The Pitt’s second season is still chained to a real-time, single-location format that frustrates the conventions of TV storytelling, to the extent that when, after several episodes of buildup, Dr. Mel (Taylor Dearden) gets called away to testify in a malpractice deposition, she simply vanishes from the screen for the rest of the hour, lest the cameras stray farther from the E.R. than the ambulance bay. But it’s otherwise so indebted to the old-school rhythms of network TV that even its “hour-long” episodes tend to run about 40 minutes and change, as if they’re leaving room for commercial breaks to fill out the time slot. (That must have made it handy for TNT, which aired the entire first season last month, arguably putting The Pitt where it belonged all along.)

There is, however, still one feature of classic TV shows missing from the equation, something that would ground The Pitt more firmly in the tradition from which it descends and give fans a treat for tuning in week after week, rather than waiting months so they can swallow all 15 episodes in one big gulp: an old-school opening credits sequence.

These days, not even network shows have opening credits. At best, you get a quick shot of the title and a few seconds of upbeat music to mark the transition from the cold open to the first act. But without the fixed boundaries of a linear time slot, there’s no reason The Pitt can’t give us 60 or even 90 seconds of slo-mo shots of the cast every week, paired to a catchy Mike Post theme song.

I know, we live in a “Skip Intro” world. But consider how episodes of The Pitt currently begin, with a quick fade up from blackness and a desultory title card reading something like “Hour 2: 8:00 a.m.” Is that any way to reward an audience for carving an hour out of their busy lives every week? Shouldn’t the beginning of each frenzied episode give each member of the sprawling ensemble cast their own iconic moment, even if it’s just a dramatic turn of the head, so that we don’t have to do a Google Image search just to figure out who plays who? It’s been 17 years since ER went off the air, and at least a few more than that since the last time I watched an episode, and yet I can instantly conjure the image of a triumphant Peter Benton punching the air with one fist, overlaid with the words “and Eriq La Salle.”

An opening credits sequence doesn’t just give the cast and creators their due. It tells you you’re in the right place, and it lends viewing a sense of occasion. When my family and I huddled around an iPad to watch the Stranger Things finale on New Year’s Eve, no one reached for the screen to skip past the slow assemblage of letters that spell out the show’s title, because we wanted to savor, just for a few seconds more, the shared experience, the faint hint of ritual.

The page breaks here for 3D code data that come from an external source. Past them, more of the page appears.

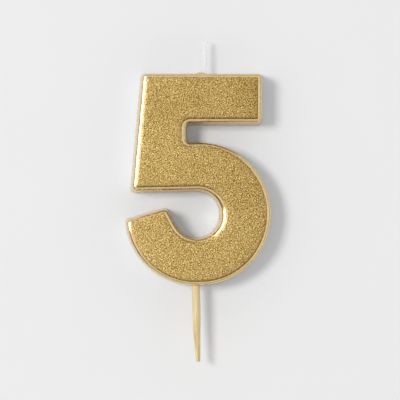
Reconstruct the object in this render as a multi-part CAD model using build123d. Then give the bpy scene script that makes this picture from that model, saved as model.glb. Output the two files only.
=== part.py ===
from build123d import *
import math
import os

# A numeral candle lying on its flat back: +Z out of its face, +Y towards the wick. Millimetres.

# Outline of the numeral at its back, with (0, 0) at the centre of the bowl
top_y = 50.1
flag_right_x = 22.5
flag_bottom_y = 31.6
stem_top_left_x = -20.8
stem_bottom_left_x = -24.7
stem_right_x = -4.4
stem_bottom_y = 7.9
stem_foot_y = 7.45
bowl_radius = 25.7
tail_radius = 26.8
counter_center = (-0.9, -0.2)
counter_radius = stem_bottom_y - counter_center[1]
tail_inner = (-11.6, 2.4)
tail_top_slope = 15.8

# Section through a stroke: walls lean in by the draft angle, then turn onto the face by the edge radius
thickness = 12.0
draft = 3.8
edge_radius = 2.0
notch_radius = 1.1
coat_depth = 0.3
glitter_depth = 0.2
glitter_margin = 2.25

# Wick: braided cotton in a coat of wax, with a gold collar that sits a little to one side of it
wick_x = 1.7
wick_z = 5.4
wick_radius = 1.3
wick_tip_y = 61.6
wick_buried = 14.0
wick_tip_chamfer = 0.3
cotton_radius = 0.55
collar_radius = 2.2
collar_top_radius = 1.5
collar_rise = 0.6
collar_shift = -0.8

# Pick: a stick pointed at both ends. Distances along it are counted from its root, at the wall.
pick_root = Vector(-1.4, -25.4, 7.8)
pick_tip = Vector(-0.7, -52.2, 8.3)
pick_radius = 1.5
pick_buried = 13.0
pick_buried_radius = 0.9
pick_round_end = 10.5
pick_tip_radius = 0.7
pick_tip_chamfer = 0.4
seal_radius = 2.4
seal_top_radius = 1.9
seal_rise = 0.6


def circle_point(center, radius, degrees):
    angle = math.radians(degrees)
    return (center[0] + radius * math.cos(angle), center[1] + radius * math.sin(angle))


def angle_about(center, point):
    return math.degrees(math.atan2(point[1] - center[1], point[0] - center[0])) % 360


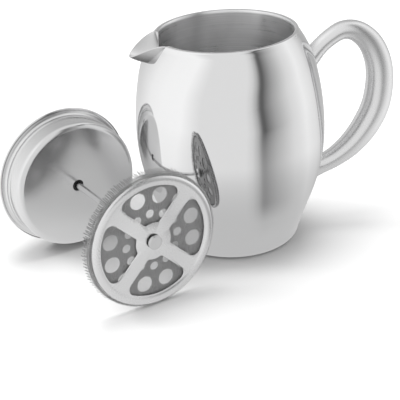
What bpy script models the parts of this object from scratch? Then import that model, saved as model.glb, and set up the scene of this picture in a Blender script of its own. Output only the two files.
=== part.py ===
"""Stainless steel french press: a double-wall pot standing upright, its lid and plunger taken out and lying
beside it. Metres, +Z up. The pot's axis is Z, its handle points along +X and its spout along -X."""

import math

import bmesh
import bpy
from mathutils import Matrix, Vector

# Pot
POT_HEIGHT = 0.1650
BORE_RADIUS = 0.0500
BELLY_RADIUS = 0.0709
BELLY_HEIGHT = 0.0900
UPPER_ARC_RADIUS = 0.2070
LOWER_ARC_RADIUS = 0.1410
CONE_TOP_HEIGHT = 0.0320
NECK_HEIGHT = 0.1360
NECK_TAPER = 5.2
SHOULDER_HEIGHT = 0.1632
FOOT_RADIUS = 0.0400
FOOT_CORNER_HEIGHT = 0.0085
SHEET = 0.0008
LINER_FLOOR_HEIGHT = 0.0095
LINER_CORNER_RADIUS = 0.0100
BASE_DISC_RADIUS = 0.0390
BASE_DISC_THICKNESS = 0.0012
GAP = 0.0003

# Spout
SPOUT_REACH = 0.0722
SPOUT_HALF_ANGLE = math.radians(22.0)
SPOUT_TIP_HEIGHT = 0.1548
SPOUT_ROOT_HEIGHT = 0.1485
SPOUT_SHEET = 0.0010

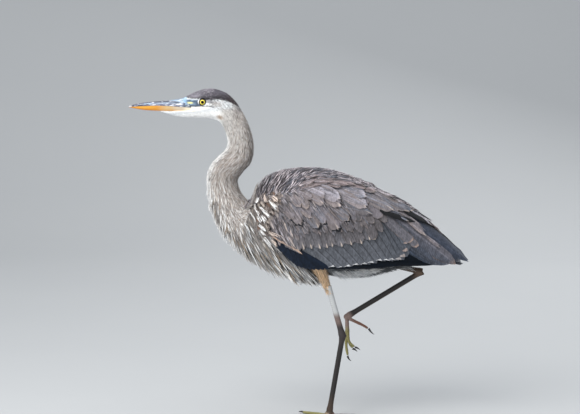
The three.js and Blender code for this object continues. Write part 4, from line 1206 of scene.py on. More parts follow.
def plume_colours(rng, n, pale=0.5, dark=1.0):
    c = rng.random((n, 1))
    c = np.where(c > 1 - 0.34 * (1 - pale) * (1 - np.reshape(dark, (-1, 1))), pale + (1 - pale) * 0.5, c)
    col = np.where(c < pale * 0.55, C["plume"], np.where(c < pale, C["neck_white"], np.where(c < pale + (1 - pale) * 0.28, C["plume_buff"], np.where(c < pale + (1 - pale) * 0.66, C["chest"], C["plume_dark"] * 1.3))))
    return vary(rng, col, 0.16)


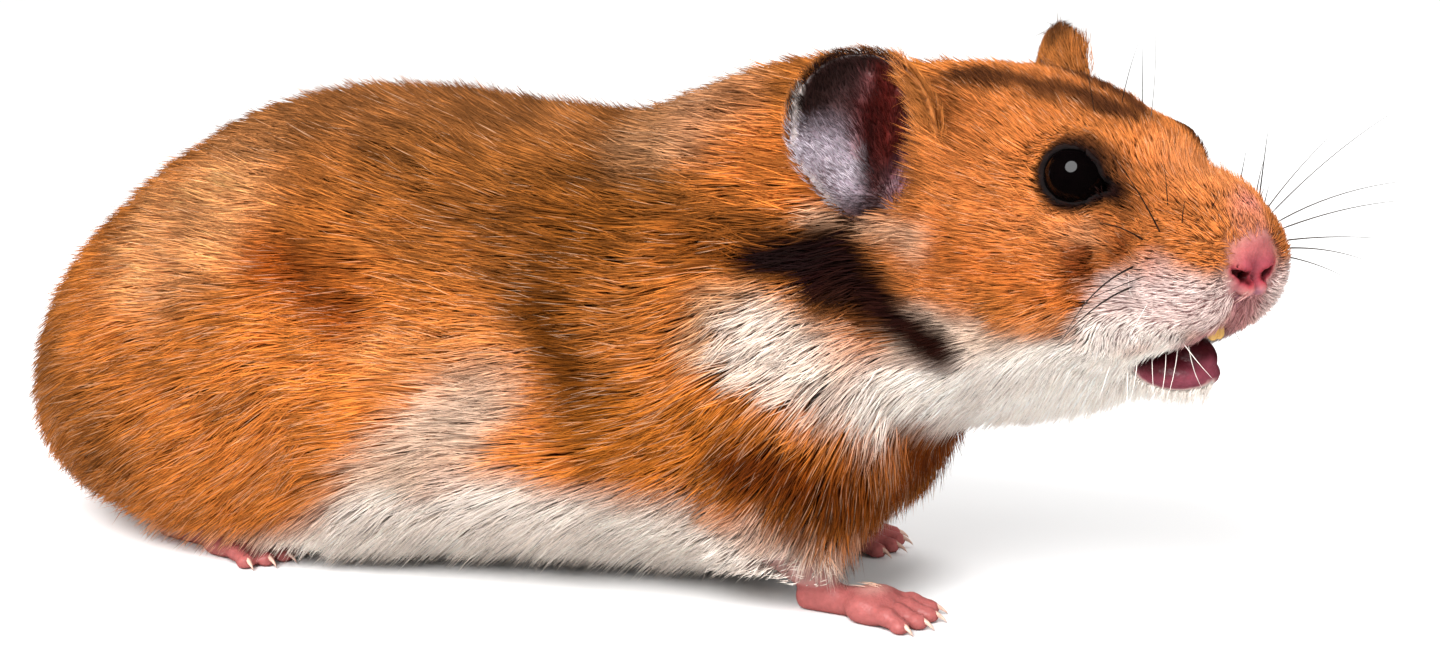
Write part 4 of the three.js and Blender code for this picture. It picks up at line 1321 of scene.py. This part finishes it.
def coat_flow(points):
    """The way the hair points, in the world, before it is laid along the skin."""
    x, y, z = points.T
    side = np.sign(y) * 0.001
    flow = np.stack([-np.ones_like(x), side, -0.10 * np.ones_like(x)], 1)

    def comb(share, way):
        nonlocal flow
        flow += share[:, None] * (np.asarray(way, float) - flow)

    comb(ramp(x, -4, 10) * (1 - ramp(z, 36, 46)), (-0.80, 0, -0.58))  # ribs
    comb(ramp(x, 10, 26) * (1 - ramp(z, 18, 32)), (-0.35, 0, -0.95))  # breast
    comb((1 - ramp(x, -44, -32)) * (1 - ramp(z, 22, 38)), (-0.80, 0, -0.50))  # haunch
    comb(ramp(x, 6, 14) * (1 - ramp(z, 9, 14)), (-0.9, 0, -0.35))  # arms
    comb((1 - ramp(z, 9, 17)) * (1 - ramp(x, 6, 16)), (-0.75, 0, -0.45))  # belly
    comb(1 - ramp(x, -84, -72), (-0.55, 0, -0.85))  # rump
    head = to_head(points).astype(float)
    away = head - PARTING
    away[:, 1] *= 0.75
    below = 1 - ramp(head[:, 2], -9, -3)
    away[:, 2] *= 1 - 0.75 * below
    away[:, 2] -= 5.0 * (1 - ramp(head[:, 2], -22, -15))
    away = unit(away)
    lips = near_path(folded(head), LIP_FRINGE, 2.2, 3)
    away += lips[:, None] * (np.stack([-0.35 + 0 * x, 0 * x, -0.9 + 0 * x], 1) - away)
    away = unit(away) @ HEAD_AXES
    share = ramp(head[:, 0], -26, -12) * ramp(x, 18, 28)
    flow += share[:, None] * (away - flow)
    ear, _, _, along_ear, _ = ear_skin(head)
    flow += ear[:, None] * (along_ear @ HEAD_AXES - flow)
    return unit(flow)


print("on the near flank hair points", coat_flow(np.array([[-20.0, -24, 30]])).round(2))


# %% Length and thickness of the coat
WIDTH_BODY = 0.20
THINNER_ON_HEAD = 0.075
THINNER_ON_MUZZLE = 0.03
WIDTH_EAR = 0.075
WIDTH_PAW = 0.12
TUFTS_BODY = 7.6  # on a square millimetre
MORE_ON_HEAD = 17.0
TUFTS_EAR = 17.0
TUFTS_PAW = 12.0
LENGTH_PAW = 1.3
EAR_TUFT_AT = [-11.5, 13.0, 1.0]
NOSE_BRIDGE = [(8, 2, 0.5), (13.5, 2, -1.5)]  # where the hair stands higher


def coat_shape(points, bare):
    """Length of hair, its width, how many tufts stand on a square millimetre, and how deep."""
    head = to_head(points)
    on_head = ramp(head[:, 0], -22, -8) * ramp(points[:, 0], 24, 32)
    muzzle = ramp(head[:, 0], 2, 10) * on_head
    depth = np.clip(-animal(points, 1.0), 0.3, 5.0)
    length = 1.2 + 1.3 * depth
    length = length + on_head * (1.0 + 0.9 * depth - length)
    width = WIDTH_BODY - THINNER_ON_HEAD * on_head - THINNER_ON_MUZZLE * muzzle
    dense = TUFTS_BODY + MORE_ON_HEAD * on_head
    depth = depth + 1.2 * near_path(folded(head), NOSE_BRIDGE, 2.6, 3.5)

    # ears: a short dense pile, with longer hair before the root
    ear, _, _, _, reach = ear_skin(head.astype(float))
    by_ear = np.linalg.norm(folded(head) - EAR_TUFT_AT, axis=1)
    length = length + 2.5 * (1 - ramp(by_ear, 3, 7)) * (1 - ear)
    length = length + ear * (reach - length)
    width = width + ear * (WIDTH_EAR - width)
    dense = dense + ear * (TUFTS_EAR - dense)
    depth = depth + ear * (0.2 + 0.25 * reach - depth)
    bare = bare * (1 - ear)

    # shorter where the arms leave the breast and over the hind feet
    breast = ramp(points[:, 0], 6, 14) * (1 - ramp(points[:, 2], 10, 15)) * (1 - on_head)
    length = length * (1 - 0.45 * breast)
    rear = 1 - ramp(np.hypot(points[:, 0] + 47, np.abs(points[:, 1]) - 20), 7, 11)
    length = length * (1 - 0.5 * rear * (1 - ramp(points[:, 2], 6, 10)))

    # paws: a thin down
    low = 1 - ramp(points[:, 2], 2.5, 6.5)
    paw = low * feet_near(points)
    length = length + paw * (LENGTH_PAW - length)
    width = width + paw * (WIDTH_PAW - width)
    dense = dense + paw * (TUFTS_PAW - dense)
    return length, width, dense * (1 - ramp(bare, 0.35, 0.9)), depth


back = np.linalg.norm(skin_points - [-20.0, 0, 50], axis=1).argmin()
hair_there = coat_shape(skin_points[back:back + 1], np.zeros(1))
print("hair on the back:", hair_there[0].round(1), "mm long and", hair_there[1], "mm wide")

# %% [markdown]
# ## Where tufts grow
# Roots are scattered evenly over the area of the skin, more closely where the hair is short.
# Each tuft remembers its place on the skin's map, and its patch of OFBake is laid there.

# %% Scatter the roots
TUFT_LIMIT = 232000
tri_points = skin_points[np.concatenate([skin_faces[:, [0, 1, 2]], skin_faces[:, [0, 2, 3]]])]
tri_map = np.concatenate([skin_map[:, [0, 1, 2]], skin_map[:, [0, 2, 3]]])
tri_way = np.cross(tri_points[:, 1] - tri_points[:, 0], tri_points[:, 2] - tri_points[:, 0])
tri_area = np.linalg.norm(tri_way, axis=1) / 2
tri_middle = tri_points.mean(1)
tri_bare = markings(tri_middle)[1]
tri_count = tri_area * coat_shape(tri_middle, tri_bare)[2]
wanted = tri_count.sum()
print("skin area", int(tri_area.sum()), "square mm; tufts wanted", int(wanted))
picked = chance.choice(len(tri_count), int(min(wanted, TUFT_LIMIT)), p=tri_count / wanted)
u, v = np.sqrt(chance.random(len(picked))), chance.random(len(picked))
weights = np.stack([1 - u, u * (1 - v), u * v], 1)
roots = (tri_points[picked] * weights[:, :, None]).sum(1)
root_map = (tri_map[picked] * weights[:, :, None]).sum(1)
outward = unit(tri_way[picked])
_, root_bare, root_skin = markings(roots)
root_length, root_width, _, root_depth = coat_shape(roots, root_bare)
print("tufts:", len(roots))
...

HBO—and here I mean the network proper, not its many-named streaming subsidiary—is one of the few places where opening credits still have room to work their magic. Ramin Djawadi’s Game of Thrones theme is so deeply embedded in the collective consciousness that even a few notes are enough to stir up feelings of excitement, as its brief, tongue-in-cheek invocation in the upcoming spinoff A Knight of the Seven Kingdoms swiftly demonstrates. Sure, an opening roll call might disrupt The Pitt’s commitment to minute-by-minute realism, but the show could use an occasional break from the nonstop chaos, a reminder that, for all the onscreen trauma, we’re entering a world that’s meant to take us away from our troubles, not underline them. (It also makes a space for one of TV’s most distinctive features, the pre-credits stinger, or what I have come to call the “little funny.”)

An enterprising Pitt fan has already taken up the call, mocking up an ER-style opening that planted the cast’s names in my head more effectively in 50 seconds than 15 episodes of white-on-black text have managed thus far, and underscoring just how well Noah Wyle serves that long-practiced look of calmed concern. But every one of The Pitt’s actors deserves the same form of blue-tinged immortality, to have some defining moment repeated week after week to a driving synthesizer beat. Something that says, every week at 9 p.m./6 p.m. Pacific: It’s Pitt time.